La discussion relative à la force du droit, et donc à l’État de droit, ne s’arrête pas là. Les normes juridiques sont en effet parfois mises en cause dans leur aptitude à gouverner. Cela d’abord parce qu’au nom d’une rationalité managériale, elles subissent la concurrence d’autres techniques de gouvernement. On leur reproche leur manque d’efficacité et leur coût. Pour cela, les pouvoirs publics préfèrent parfois recourir aux sciences comportementales – par exemple au travers des nudges (de « coup de coude », en anglais), ces méthodes douces permettant d’obtenir par incitation de « bonnes décisions » – ou à la gouvernance par les algorithmes. Ensuite, les bouleversements écologiques conduisent à repenser les relations entre la nature, les systèmes politiques et le droit. À l’ère de l’Anthropocène, les individus, les États et l’ensemble des institutions humaines se voient enjoindre de transformer des conclusions scientifiques (les rapports du Giec, par exemple) en principes d’action (trier ses déchets, moins consommer, ne plus prendre l’avion pour voyager…).

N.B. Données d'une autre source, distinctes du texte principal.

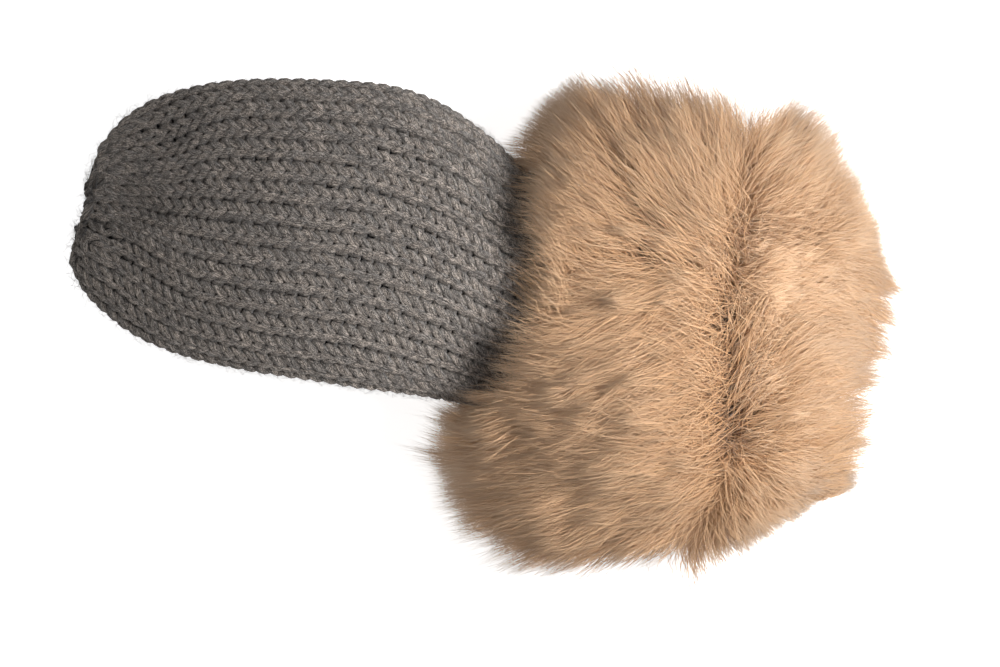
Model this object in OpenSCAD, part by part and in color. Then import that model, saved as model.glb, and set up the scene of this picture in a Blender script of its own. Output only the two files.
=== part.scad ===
// Knitted mitten for the right hand, lying palm down, with a long-pile fur cuff.
// Fingertips point to -X, the arm opening to +X, the back of the hand up.
// Millimetres. The lowest plane is Z = 0 and the overall box is centred on X and Y.

/* [Overall] */
// Length from the fingertips to the end of the pile
length = 275; // [220:1:330]
// Width over the pile
width = 162; // [130:1:200]
// Height of the wrist's centre above the surface
axis_z = 52; // [45:0.5:60]

/* [Knitted hand] */
// Thickness of the knitted fabric
knit_wall = 4.6; // [3:0.1:6]
// Thickness of the fleece lining
lining_wall = 1.6; // [1:0.1:3]
// Half thickness of the hand at the palm
hand_half_height = 20.5; // [16:0.5:26]
// Radius of the hole that the drawn yarn closes at the tip
gather_r = 3.2; // [2:0.1:5]

/* [Thumb] */
// Distance of the thumb hole's centre from the middle of the mitten
thumb_x = -16; // [-30:1:0]
// Sideways position of the thumb hole's centre
thumb_y = -13; // [-20:1:0]
// Outer radius of the knitted thumb
thumb_r = 14.5; // [12:0.5:17]
// Reach of the thumb from the centre of its hole
thumb_reach = 66; // [50:1:80]
// Thickness of the thumb's knitted fabric
thumb_wall = 3.6; // [2.5:0.1:5]
// Thickness of the thumb's fleece lining
thumb_lining_wall = 1.4; // [1:0.1:2]
// Gap between the thumb and the edge of its hole
thumb_gap = 0.5; // [0.3:0.1:1]

/* [Wrist] */
// Position of the wrist's bending axis along the mitten
wrist_x = 30; // [20:1:40]
// Radius of the round faces that meet where the wrist bends
wrist_r = 26.3; // [25:0.1:30]
// Gap between those faces
wrist_gap = 0.8; // [0.4:0.1:1.5]

/* [Cuff] */
// Half width inside the backing of the pile
sleeve_half_width = 40; // [34:0.5:48]
// Half height inside the backing of the pile
sleeve_half_height = 23; // [20:0.5:30]
// Thickness of the backing
backing_wall = 1.8; // [1:0.1:3]
// Position of the parting in the pile
parting_x = 91; // [80:1:100]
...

Comme si l’ordre naturel reprenait ses droits sur l’ordre civil, sécrétant une normativité impérieuse, supérieure à la normativité juridique ou, à tout le moins, s’imposant aux gouvernements et aux parlements. L’urgence fait qu’on peut l’entendre. Toutefois, protéger la nature, et pour cela limiter les actions humaines, bien que nécessaire, ne doit pas revenir à instaurer un nouveau droit naturel.

Finalement, en dépit des progrès accomplis par le droit dans les rapports privés, la crise qu’il traverse se conjugue sans doute aux critiques adressées à l’État de droit pour témoigner de ce que le projet de ce dernier ne tient jamais qu’au fil de nos volontés. On ne sourit plus du tout dans les amphithéâtres.